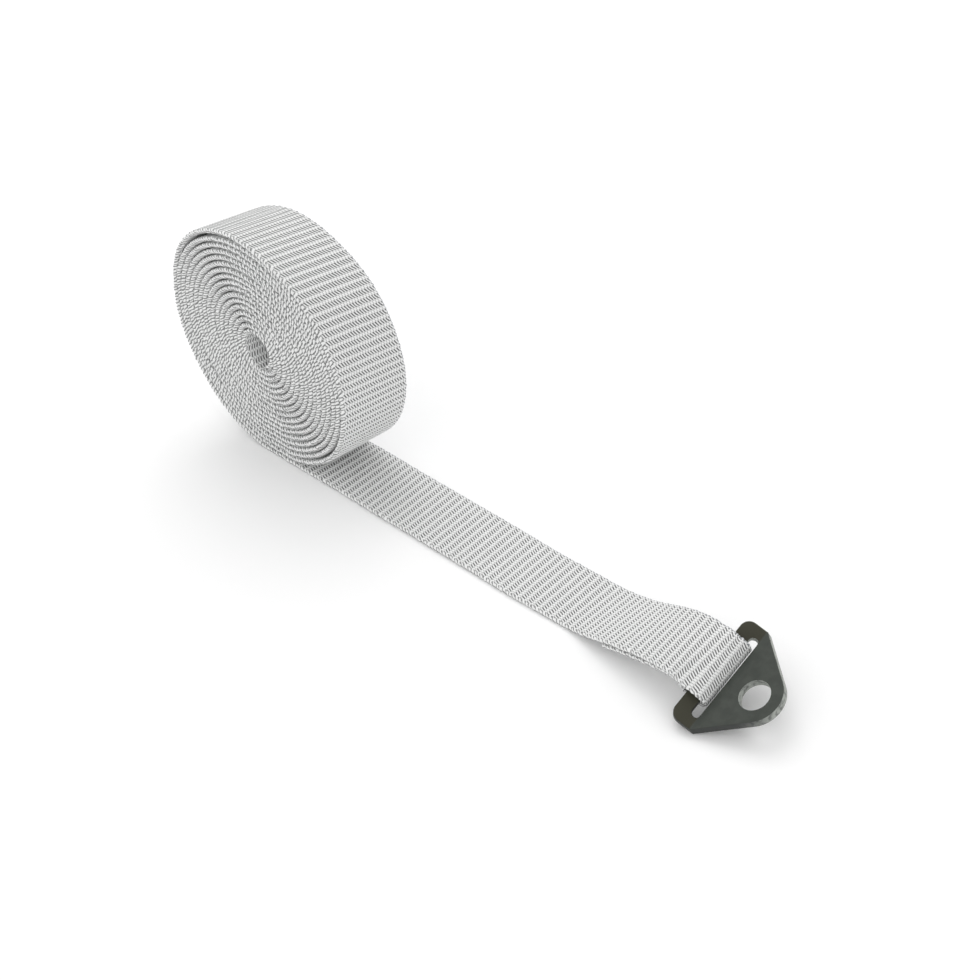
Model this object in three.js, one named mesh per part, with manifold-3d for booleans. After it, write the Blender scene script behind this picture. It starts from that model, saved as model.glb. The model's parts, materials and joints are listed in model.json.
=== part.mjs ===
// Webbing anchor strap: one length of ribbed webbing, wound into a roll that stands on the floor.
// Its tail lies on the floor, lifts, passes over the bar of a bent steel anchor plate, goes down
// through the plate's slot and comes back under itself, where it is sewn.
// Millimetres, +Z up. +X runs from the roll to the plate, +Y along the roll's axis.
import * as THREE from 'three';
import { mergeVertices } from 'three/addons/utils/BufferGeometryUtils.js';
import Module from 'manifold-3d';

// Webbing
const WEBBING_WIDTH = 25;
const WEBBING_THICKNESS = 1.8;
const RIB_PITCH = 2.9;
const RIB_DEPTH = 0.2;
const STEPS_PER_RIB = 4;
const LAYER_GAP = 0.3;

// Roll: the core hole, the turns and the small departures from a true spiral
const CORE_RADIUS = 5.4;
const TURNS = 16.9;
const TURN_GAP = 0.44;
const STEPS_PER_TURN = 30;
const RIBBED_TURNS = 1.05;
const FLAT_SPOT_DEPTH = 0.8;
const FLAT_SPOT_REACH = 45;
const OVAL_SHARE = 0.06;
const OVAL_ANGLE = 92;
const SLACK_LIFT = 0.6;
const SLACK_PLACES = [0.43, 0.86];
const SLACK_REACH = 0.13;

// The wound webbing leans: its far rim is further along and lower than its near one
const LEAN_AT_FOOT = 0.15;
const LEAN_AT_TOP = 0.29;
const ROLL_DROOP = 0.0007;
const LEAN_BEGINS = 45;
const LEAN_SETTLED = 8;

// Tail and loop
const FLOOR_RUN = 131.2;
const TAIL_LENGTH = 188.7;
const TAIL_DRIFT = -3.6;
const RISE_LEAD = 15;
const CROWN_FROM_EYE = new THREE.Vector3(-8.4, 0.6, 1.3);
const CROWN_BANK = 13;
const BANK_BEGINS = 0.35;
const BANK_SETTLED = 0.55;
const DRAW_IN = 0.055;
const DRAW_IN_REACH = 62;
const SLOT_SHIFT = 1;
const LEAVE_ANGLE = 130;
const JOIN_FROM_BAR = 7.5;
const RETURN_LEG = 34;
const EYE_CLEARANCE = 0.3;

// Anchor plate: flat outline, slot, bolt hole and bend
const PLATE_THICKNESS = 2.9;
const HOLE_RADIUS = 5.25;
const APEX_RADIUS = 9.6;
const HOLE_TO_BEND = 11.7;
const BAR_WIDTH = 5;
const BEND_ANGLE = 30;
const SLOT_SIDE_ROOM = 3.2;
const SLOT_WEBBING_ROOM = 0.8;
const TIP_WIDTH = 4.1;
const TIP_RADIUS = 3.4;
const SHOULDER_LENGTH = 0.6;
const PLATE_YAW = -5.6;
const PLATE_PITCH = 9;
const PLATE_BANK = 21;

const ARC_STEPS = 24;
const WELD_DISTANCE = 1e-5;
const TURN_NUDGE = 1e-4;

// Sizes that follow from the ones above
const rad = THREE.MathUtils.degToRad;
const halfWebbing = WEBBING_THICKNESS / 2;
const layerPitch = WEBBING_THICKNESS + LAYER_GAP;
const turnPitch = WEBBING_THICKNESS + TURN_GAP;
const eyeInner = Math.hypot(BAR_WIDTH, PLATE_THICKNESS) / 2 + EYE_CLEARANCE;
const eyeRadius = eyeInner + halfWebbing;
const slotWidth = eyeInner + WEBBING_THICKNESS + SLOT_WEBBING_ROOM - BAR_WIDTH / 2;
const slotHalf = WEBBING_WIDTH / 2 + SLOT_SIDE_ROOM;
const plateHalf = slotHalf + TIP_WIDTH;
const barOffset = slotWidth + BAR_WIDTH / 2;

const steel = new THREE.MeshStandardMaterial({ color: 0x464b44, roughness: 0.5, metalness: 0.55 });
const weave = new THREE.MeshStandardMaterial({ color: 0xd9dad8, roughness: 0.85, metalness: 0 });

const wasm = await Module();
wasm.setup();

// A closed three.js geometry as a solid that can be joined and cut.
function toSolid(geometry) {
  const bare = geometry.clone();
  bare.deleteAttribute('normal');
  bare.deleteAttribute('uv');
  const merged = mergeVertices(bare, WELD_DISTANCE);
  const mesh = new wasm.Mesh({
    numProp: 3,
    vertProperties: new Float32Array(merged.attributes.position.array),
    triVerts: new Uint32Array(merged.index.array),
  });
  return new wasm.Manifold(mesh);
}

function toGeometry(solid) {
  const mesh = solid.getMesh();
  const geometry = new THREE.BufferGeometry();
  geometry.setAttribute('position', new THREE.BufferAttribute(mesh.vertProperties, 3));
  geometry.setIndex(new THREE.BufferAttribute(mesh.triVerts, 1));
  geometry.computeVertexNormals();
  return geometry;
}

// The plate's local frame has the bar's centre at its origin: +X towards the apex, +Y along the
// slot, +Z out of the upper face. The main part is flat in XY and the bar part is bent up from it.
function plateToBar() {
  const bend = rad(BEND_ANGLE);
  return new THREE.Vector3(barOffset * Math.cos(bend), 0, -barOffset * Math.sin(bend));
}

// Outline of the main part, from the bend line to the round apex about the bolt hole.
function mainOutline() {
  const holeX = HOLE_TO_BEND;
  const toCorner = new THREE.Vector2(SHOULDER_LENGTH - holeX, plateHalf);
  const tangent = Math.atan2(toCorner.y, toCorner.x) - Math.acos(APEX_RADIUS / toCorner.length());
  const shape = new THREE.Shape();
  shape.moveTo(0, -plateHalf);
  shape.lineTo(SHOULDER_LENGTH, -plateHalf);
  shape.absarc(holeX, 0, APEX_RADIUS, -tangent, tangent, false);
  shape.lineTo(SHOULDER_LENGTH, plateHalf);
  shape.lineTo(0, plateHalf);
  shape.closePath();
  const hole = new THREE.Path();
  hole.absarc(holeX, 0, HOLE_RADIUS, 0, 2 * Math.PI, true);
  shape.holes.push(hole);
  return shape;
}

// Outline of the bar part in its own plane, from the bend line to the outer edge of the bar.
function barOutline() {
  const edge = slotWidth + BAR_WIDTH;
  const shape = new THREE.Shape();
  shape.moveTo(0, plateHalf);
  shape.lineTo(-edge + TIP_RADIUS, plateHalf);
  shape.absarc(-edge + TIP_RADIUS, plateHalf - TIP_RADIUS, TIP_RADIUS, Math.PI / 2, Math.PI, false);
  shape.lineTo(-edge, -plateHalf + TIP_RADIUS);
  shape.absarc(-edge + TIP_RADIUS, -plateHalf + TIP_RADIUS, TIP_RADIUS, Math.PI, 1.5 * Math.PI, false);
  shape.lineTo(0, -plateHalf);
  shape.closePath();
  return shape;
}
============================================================
Goal: Write out all the lines again, exactly as they are.

Answer to the exercise:
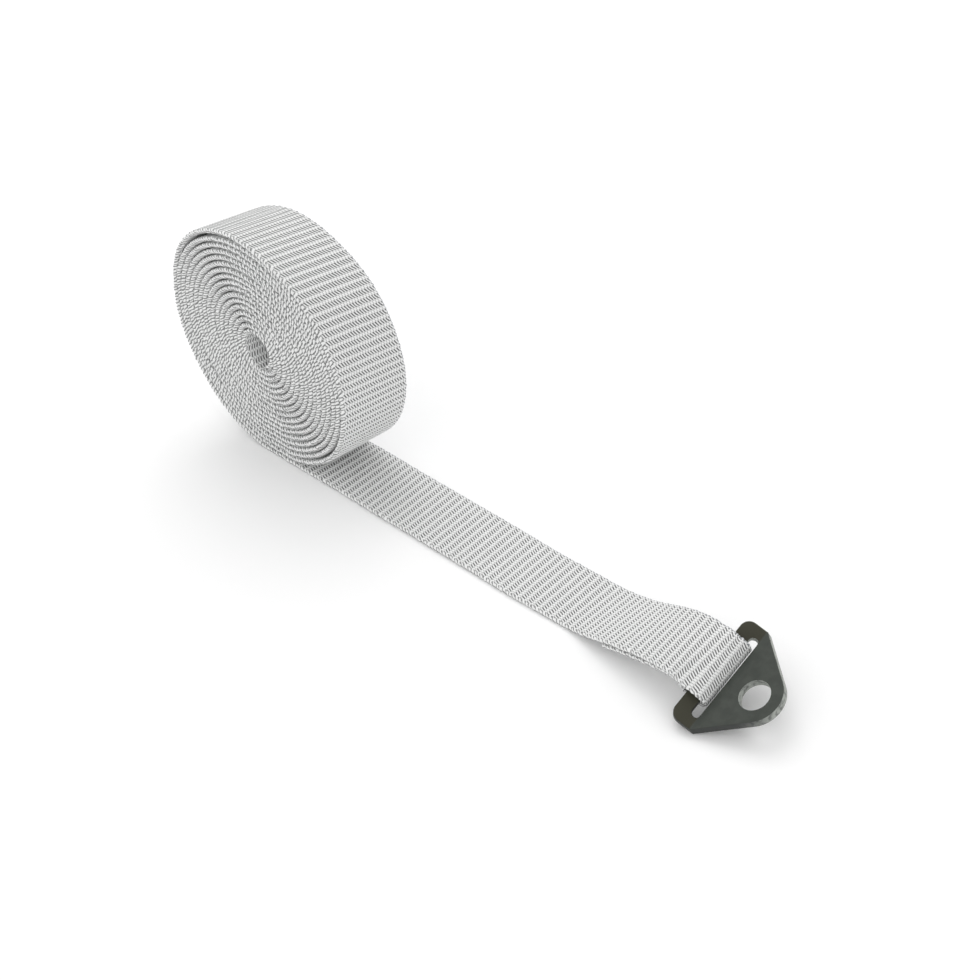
Model this object in three.js, one named mesh per part, with manifold-3d for booleans. After it, write the Blender scene script behind this picture. It starts from that model, saved as model.glb. The model's parts, materials and joints are listed in model.json.
=== part.mjs ===
// Webbing anchor strap: one length of ribbed webbing, wound into a roll that stands on the floor.
// Its tail lies on the floor, lifts, passes over the bar of a bent steel anchor plate, goes down
// through the plate's slot and comes back under itself, where it is sewn.
// Millimetres, +Z up. +X runs from the roll to the plate, +Y along the roll's axis.
import * as THREE from 'three';
import { mergeVertices } from 'three/addons/utils/BufferGeometryUtils.js';
import Module from 'manifold-3d';

// Webbing
const WEBBING_WIDTH = 25;
const WEBBING_THICKNESS = 1.8;
const RIB_PITCH = 2.9;
const RIB_DEPTH = 0.2;
const STEPS_PER_RIB = 4;
const LAYER_GAP = 0.3;

// Roll: the core hole, the turns and the small departures from a true spiral
const CORE_RADIUS = 5.4;
const TURNS = 16.9;
const TURN_GAP = 0.44;
const STEPS_PER_TURN = 30;
const RIBBED_TURNS = 1.05;
const FLAT_SPOT_DEPTH = 0.8;
const FLAT_SPOT_REACH = 45;
const OVAL_SHARE = 0.06;
const OVAL_ANGLE = 92;
const SLACK_LIFT = 0.6;
const SLACK_PLACES = [0.43, 0.86];
const SLACK_REACH = 0.13;

// The wound webbing leans: its far rim is further along and lower than its near one
const LEAN_AT_FOOT = 0.15;
const LEAN_AT_TOP = 0.29;
const ROLL_DROOP = 0.0007;
const LEAN_BEGINS = 45;
const LEAN_SETTLED = 8;

// Tail and loop
const FLOOR_RUN = 131.2;
const TAIL_LENGTH = 188.7;
const TAIL_DRIFT = -3.6;
const RISE_LEAD = 15;
const CROWN_FROM_EYE = new THREE.Vector3(-8.4, 0.6, 1.3);
const CROWN_BANK = 13;
const BANK_BEGINS = 0.35;
const BANK_SETTLED = 0.55;
const DRAW_IN = 0.055;
const DRAW_IN_REACH = 62;
const SLOT_SHIFT = 1;
const LEAVE_ANGLE = 130;
const JOIN_FROM_BAR = 7.5;
const RETURN_LEG = 34;
const EYE_CLEARANCE = 0.3;

// Anchor plate: flat outline, slot, bolt hole and bend
const PLATE_THICKNESS = 2.9;
const HOLE_RADIUS = 5.25;
const APEX_RADIUS = 9.6;
const HOLE_TO_BEND = 11.7;
const BAR_WIDTH = 5;
const BEND_ANGLE = 30;
const SLOT_SIDE_ROOM = 3.2;
const SLOT_WEBBING_ROOM = 0.8;
const TIP_WIDTH = 4.1;
const TIP_RADIUS = 3.4;
const SHOULDER_LENGTH = 0.6;
const PLATE_YAW = -5.6;
const PLATE_PITCH = 9;
const PLATE_BANK = 21;

const ARC_STEPS = 24;
const WELD_DISTANCE = 1e-5;
const TURN_NUDGE = 1e-4;

// Sizes that follow from the ones above
const rad = THREE.MathUtils.degToRad;
const halfWebbing = WEBBING_THICKNESS / 2;
const layerPitch = WEBBING_THICKNESS + LAYER_GAP;
const turnPitch = WEBBING_THICKNESS + TURN_GAP;
const eyeInner = Math.hypot(BAR_WIDTH, PLATE_THICKNESS) / 2 + EYE_CLEARANCE;
const eyeRadius = eyeInner + halfWebbing;
const slotWidth = eyeInner + WEBBING_THICKNESS + SLOT_WEBBING_ROOM - BAR_WIDTH / 2;
const slotHalf = WEBBING_WIDTH / 2 + SLOT_SIDE_ROOM;
const plateHalf = slotHalf + TIP_WIDTH;
const barOffset = slotWidth + BAR_WIDTH / 2;

const steel = new THREE.MeshStandardMaterial({ color: 0x464b44, roughness: 0.5, metalness: 0.55 });
const weave = new THREE.MeshStandardMaterial({ color: 0xd9dad8, roughness: 0.85, metalness: 0 });

const wasm = await Module();
wasm.setup();

// A closed three.js geometry as a solid that can be joined and cut.
function toSolid(geometry) {
  const bare = geometry.clone();
  bare.deleteAttribute('normal');
  bare.deleteAttribute('uv');
  const merged = mergeVertices(bare, WELD_DISTANCE);
  const mesh = new wasm.Mesh({
    numProp: 3,
    vertProperties: new Float32Array(merged.attributes.position.array),
    triVerts: new Uint32Array(merged.index.array),
  });
  return new wasm.Manifold(mesh);
}

function toGeometry(solid) {
  const mesh = solid.getMesh();
  const geometry = new THREE.BufferGeometry();
  geometry.setAttribute('position', new THREE.BufferAttribute(mesh.vertProperties, 3));
  geometry.setIndex(new THREE.BufferAttribute(mesh.triVerts, 1));
  geometry.computeVertexNormals();
  return geometry;
}

// The plate's local frame has the bar's centre at its origin: +X towards the apex, +Y along the
// slot, +Z out of the upper face. The main part is flat in XY and the bar part is bent up from it.
function plateToBar() {
  const bend = rad(BEND_ANGLE);
  return new THREE.Vector3(barOffset * Math.cos(bend), 0, -barOffset * Math.sin(bend));
}

// Outline of the main part, from the bend line to the round apex about the bolt hole.
function mainOutline() {
  const holeX = HOLE_TO_BEND;
  const toCorner = new THREE.Vector2(SHOULDER_LENGTH - holeX, plateHalf);
  const tangent = Math.atan2(toCorner.y, toCorner.x) - Math.acos(APEX_RADIUS / toCorner.length());
  const shape = new THREE.Shape();
  shape.moveTo(0, -plateHalf);
  shape.lineTo(SHOULDER_LENGTH, -plateHalf);
  shape.absarc(holeX, 0, APEX_RADIUS, -tangent, tangent, false);
  shape.lineTo(SHOULDER_LENGTH, plateHalf);
  shape.lineTo(0, plateHalf);
  shape.closePath();
  const hole = new THREE.Path();
  hole.absarc(holeX, 0, HOLE_RADIUS, 0, 2 * Math.PI, true);
  shape.holes.push(hole);
  return shape;
}

// Outline of the bar part in its own plane, from the bend line to the outer edge of the bar.
function barOutline() {
  const edge = slotWidth + BAR_WIDTH;
  const shape = new THREE.Shape();
  shape.moveTo(0, plateHalf);
  shape.lineTo(-edge + TIP_RADIUS, plateHalf);
  shape.absarc(-edge + TIP_RADIUS, plateHalf - TIP_RADIUS, TIP_RADIUS, Math.PI / 2, Math.PI, false);
  shape.lineTo(-edge, -plateHalf + TIP_RADIUS);
  shape.absarc(-edge + TIP_RADIUS, -plateHalf + TIP_RADIUS, TIP_RADIUS, Math.PI, 1.5 * Math.PI, false);
  shape.lineTo(0, -plateHalf);
  shape.closePath();
  return shape;
}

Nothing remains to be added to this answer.